WISCONSIN — New research from Wisconsin Policy Forum is showing racial disparities in homeownership extend far beyond Milwaukee.
According to a news release from Wisconsin Policy Forum, disparities are even greater statewide and in cities like Madison, Green Bay, Kenosha, and Racine.
The city of Milwaukee has a 29-percentage point gap in Black-white homeownership, according to the research. That's lower than the state's 47 points and the gaps in Madison, Green Bay, Kenosha, and Racine which range from 37 points to 56.
We first caught up with Simone Kilgore back in July inside the place she now rents. She lost her dream home following her divorce in 2014.
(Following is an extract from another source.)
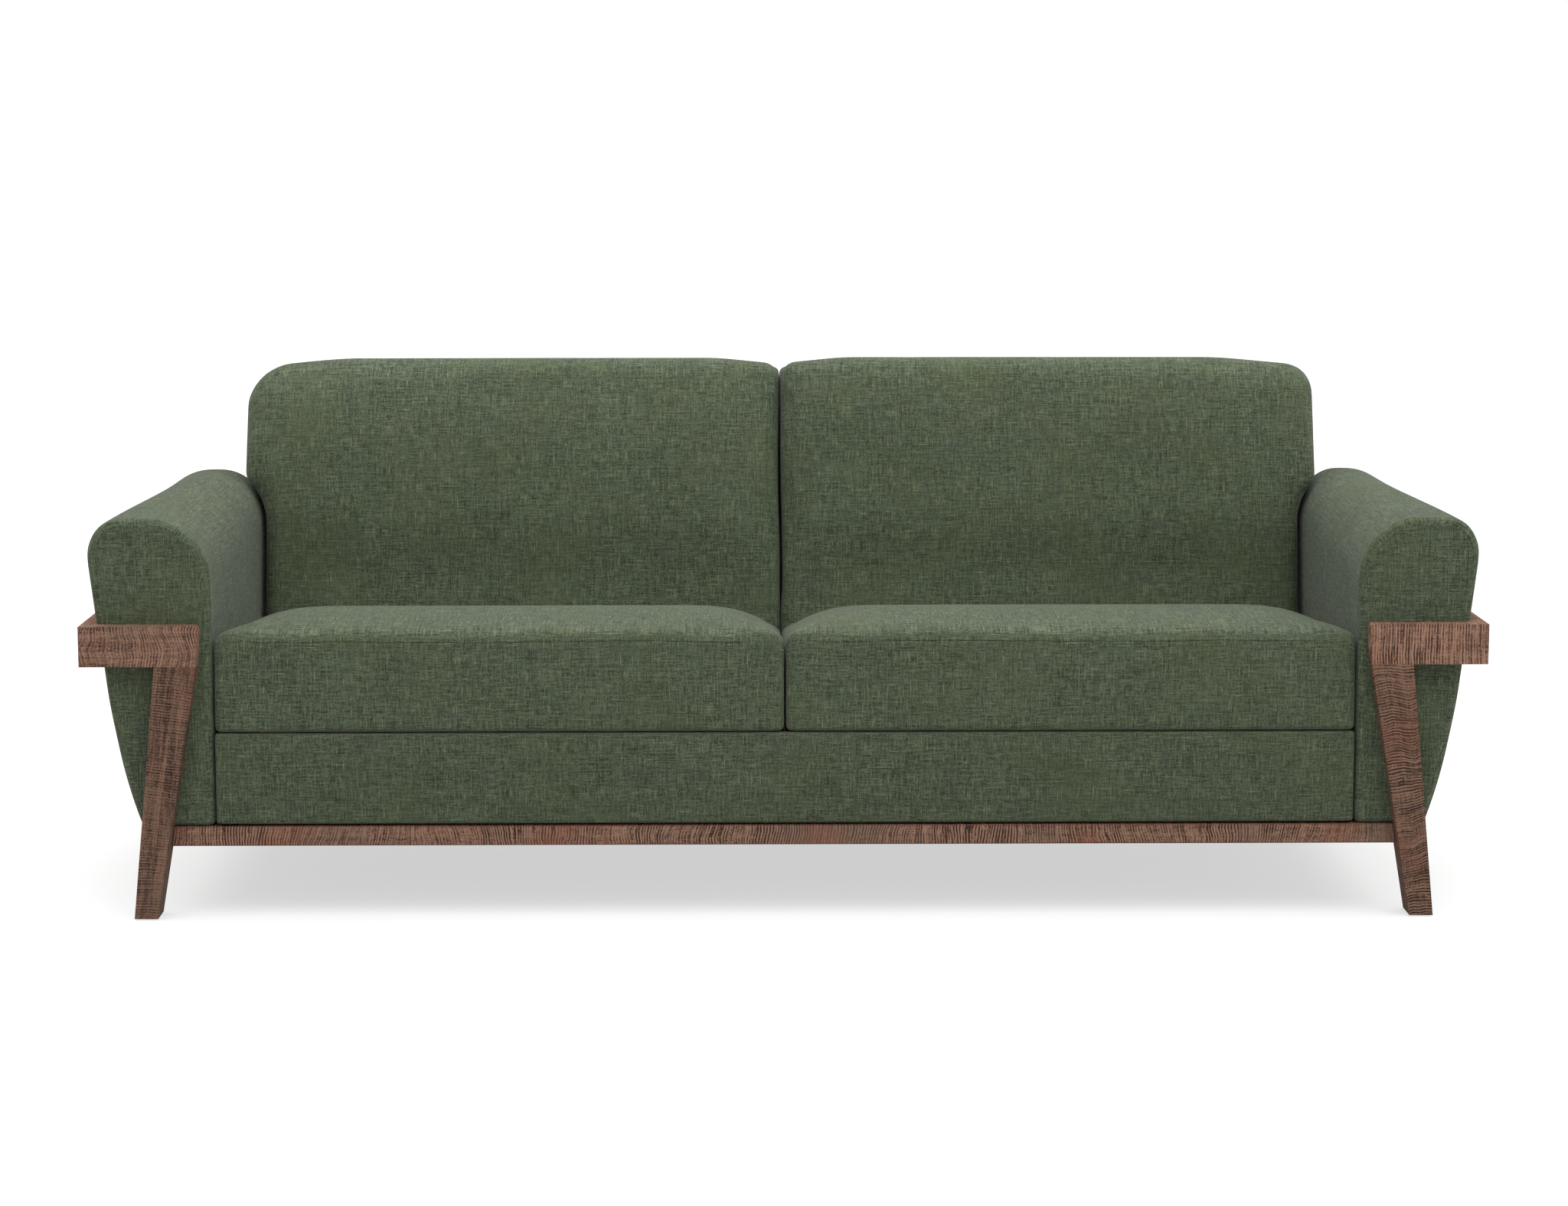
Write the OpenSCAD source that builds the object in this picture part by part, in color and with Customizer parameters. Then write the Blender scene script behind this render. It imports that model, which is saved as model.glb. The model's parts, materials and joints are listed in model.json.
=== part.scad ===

"I had trouble finding information on refinancing and getting the support I needed around refinancing on my own, utilizing just my salary," said Kilgore.
And unfortunately, that's been the case for a lot of Black and Latino families living in Milwaukee since the beginning of the recession in 2008.
"That was a big turning point. We've lost 12 to 13% of our owner-occupied homes to rental units over the last decade which is just a huge problem," said Chief Development & Marketing Officer for ACTS Housing, Kelly Andrew.
The research also shows racial homeownership gaps in Wisconsin are larger than they are nationally, and the gaps have deepened over the last decade.
Wisconsin Policy Forum said the Black-white disparity widened by nearly six percentage points, while the Hispanic-white disparity widened by two points.
"It is distressing to see that statewide things aren't getting better," said Brian Sonderman, the executive director for Milwaukee's Habitat for Humanity.
While the numbers aren't great, the Wisconsin Policy Forum did point out noteworthy efforts underway across the state to combat racial disparity in homeownership.
They mentioned Milwaukee's affordable housing strategic plan, and the Wisconsin Housing and Economic Development Authority’s (WHEDA) emergent African American & Latino Homeownership Initiative.
So what do housing advocates do to try and close the housing gap that they haven't tried already? Some say more pressure needs to be put on government officials to create a housing trust fund that would provide funding to support the preservation and production of affordable housing.
"The state of Wisconsin right now has no affordable housing trust fund. We have a budget surplus that can be prioritized and affordable housing ought to be prioritized," said Sonderman.
But Kilgore says the underlying systemic racism that has kept many from becoming homeowners for so long needs to be dealt with.
"We ended up working with a specific group in Milwaukee that we really felt could have shared a lot more with us and did a lot more in terms of education. It's really an opportunity for us to dismantle racist systems, discriminatory system practices, and rebuild it up so that it's inclusive for everyone to experience the American dream," said Kilgore.
Wisconsin Policy Forum said they will be releasing a new report this spring or summer that examines peer cities that are demographically similar to Milwaukee but are more equitable in regard to homeownership.